Moreover, technology enhances the customer experience through digital self-service options, real-time transaction tracking, and improved responsiveness.
This makes embracing technology solutions vital for banks to remain competitive, improve operational efficiency, and meet clients’ dynamic needs in the fast-paced world of trade finance.
Addressing regulatory challenges with technology
Friendlier digital legislation (for example, open banking) plays a crucial role in driving digital trade by providing a legal framework recognising the validity and enforceability of electronic transferable records and trade documents.
This recognition eliminates the legal uncertainties that have historically surrounded digital transactions, making businesses and financial institutions more confident in using electronic records.
As a result, digital trade practices become more appealing as they offer a faster, more efficient, and cost-effective alternative to traditional paper-based processes.
With the assurance of legal validity, trade participants can transition away from cumbersome paperwork, reducing processing times, errors, and operational costs.
This shift aligns with sustainability efforts by reducing the environmental impact of using physical documents. In essence, friendlier digital legislation fosters an environment where digital trade can flourish, enabling businesses to embrace more efficient and environmentally friendly trade practices.
Sustainability and ethical practices in trade finance are particularly relevant today, given the global focus on environmental and social responsibility.
Banks are not only focusing on financial due diligence but also assessing the environmental, social, and governance (ESG) impact of their financing decisions.
Lala said, “The social impacts are going to far exceed some of the environmental ones. Technology is going to start enabling us to understand who our suppliers are – right down to the farmers.
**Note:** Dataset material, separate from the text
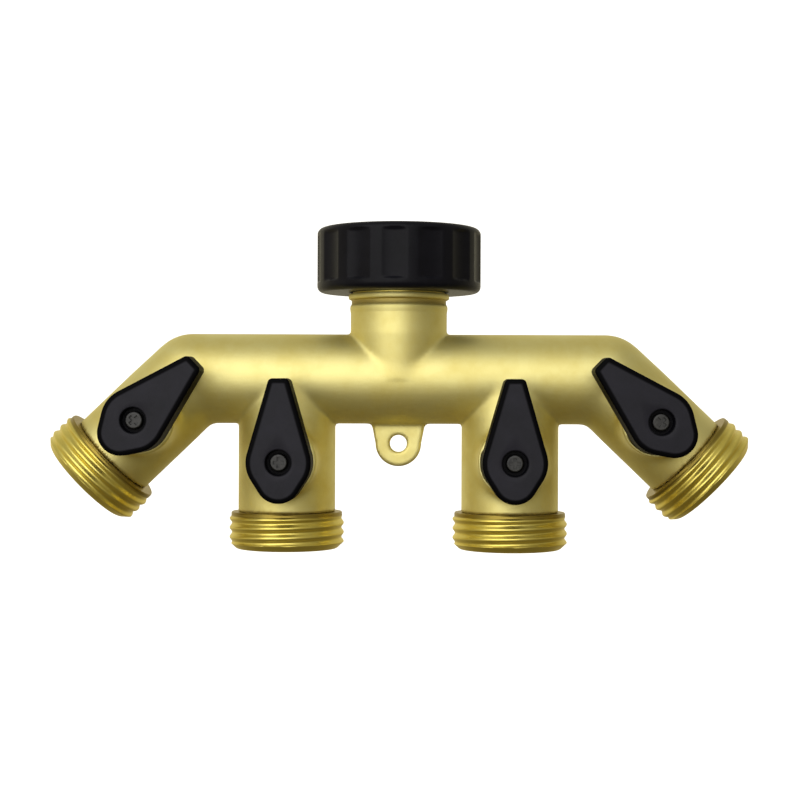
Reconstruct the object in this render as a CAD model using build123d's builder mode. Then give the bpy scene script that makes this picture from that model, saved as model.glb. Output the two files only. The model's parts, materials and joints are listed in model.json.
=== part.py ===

This understanding may allow us to uplift society and there’s a huge technological impact.”
As technology becomes more widespread in the industry, it will enable banks to gain insights into supply chains and monitor them for sustainable and ethical practices.
Collaboration is key in these efforts, with banks partnering with technology firms like IBM to streamline operations and leverage technology and data to promote ESG initiatives and responsible trade practices.
The collaborative advantage, it all stacks up
Banks and technology companies like IBM and Finastra are joining forces to tackle the challenges and drive innovation.
Teixeira said, “We are true believers that collaboration is the new innovation. It lets us do what we do best, which is trade finance, and then look to partners where we can leverage technology. The cloud technology that IBM provides is key in terms of our collaboration.”
Together, IBM and Finastra offer a comprehensive solution to banks, helping them modernise their trade finance operations.
Finastra excels in working with the application stack, concentrating on lending and trade finance applications.
The operational stack involves technology like AI and automation to streamline processes and enhance operational efficiency. Lastly, the infrastructure layer is the foundation, ensuring that different banks and financial institutions can interoperate effectively, even with distinct technology footprints and architectures.
Lala added, “It’s not just the technology providers that need to work together, it’s the buyers, it’s the suppliers, it’s the banks. There’s an entire ecosystem that needs to work together.”
This journey towards innovation and sustainability in trade finance is not without its challenges. However, banks are proactively seeking solutions to address these challenges and better serve their clients in the modern world of trade.
As we move forward, the collaboration between banks and numerous technology companies will play an increasingly vital role in shaping the future of trade finance.
These partnerships will continue to drive innovation, streamline processes, and promote responsible and ethical trade practices, ultimately benefiting businesses and economies worldwide.